La belleza nos salvará. Nos repondrá de ser inmutables el estallido blanco de los almendros y el soplo delicado del viento, que va donde quiere. Nos dará profundidad a la mirada el misterio de los animales, tan diferentes y tan hermanados por un misterio que nadie puede considerar sin sentir un asombro ancestral. Nos consolará de lo que no comprendemos el esfuerzo ajeno, la alabanza y la libertad de ver en el otro un reflejo dorado de lo que podemos aspirar ser.
Lo creo firmemente, aunque hoy no sea fácil. Cada día se levanta con la misma fatiga de una repetición sin duende, enredada en las mismas peleas sin vuelo ni gloria. El mismo mal que nos tienta, la misma indecencia que envenena un convivir difícil, como son todos. Porque no existe calma sin esperanza ni se puede vivir la vida solo recogiendo un fruto de hoy, sin sembrar ilusiones. Hoy cuesta tenerlas, mientras las semanas agrietan y las horas cobran una usura de tedio y cierto abandono de uno. Las noticias se repiten, las impresiones nos bombardean por encima de nuestra capacidad de asimilarlas, las mismas guerras que nos capturan en una tierra de nadie baldía mientras los fuertes reclaman sus tronos. Pero hay algo admirable en el espíritu humano que hace de cada final un nuevo principio. Nada está escrito. Entre la minuciosa malicia de las redes, aún correrá el agua.

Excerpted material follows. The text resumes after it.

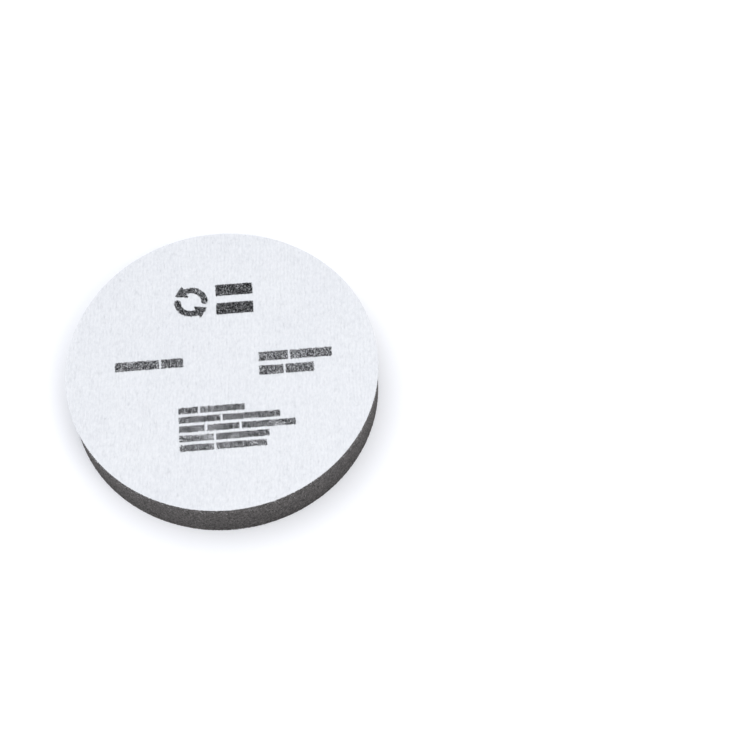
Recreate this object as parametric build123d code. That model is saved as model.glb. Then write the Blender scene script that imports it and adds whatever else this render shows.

También podrá salvarnos la belleza del recuerdo, que a veces brinda dones inopinados. He recordado durante el día como era visitar el pueblo de mi padre y pasar las noches frías oyendo el silencio del campo, más espeso y profundo que el de cualquier ciudad, siempre alerta. Era un mundo nuevo, un esfuerzo por re-conocer lo que apenas sabía, puertas con gateras, orden familiar estricto, calor y sudor de los mayores, una habitación, una manta (zamorana, por supuesto) que ajustaba el cuerpo contra el lecho, para mantener el calor que la helada afuera reclamaba. Yo no sabía lo que pasaba, era un turista que volvía a un inicio de su historia sin saber muy bien cuál era ni por qué. Y fui feliz allí, marchitas en mis labios las antiguas voces, porque todo era a la vez nuevo y tan antiguo como el tiempo mismo.
La felicidad impone una carga y una bendición: siempre parece un lugar al que es posible volver. A todos mis afortunados días y a las voces que se han ido acallando en mí pero aún perviven les pido volver la vista y poder recordar, para poder aspirar. Si podré, no lo sé. Dublín es un río indiferente hoy y un cielo amigo, un sol de cariño y las implacables grúas recortadas contra el atardecer. Las iglesias se perfilan contra la línea del cielo y las luces en los edificios sugieren la resistencia que necesitamos. Porque no sé quien soy ni quien fui, y los recuerdos vienen y van, mintiéndome. Porque lo que era monótono ayer hoy me llena de pesar al faltarme. Porque necesitamos más aire y más silencio. La belleza nos salvará y, déjennos tener esperanza, la belleza nos hará, de vuelta de algún día sin ningún anuncio de brillo especial, comprender. Y todo empezará de nuevo.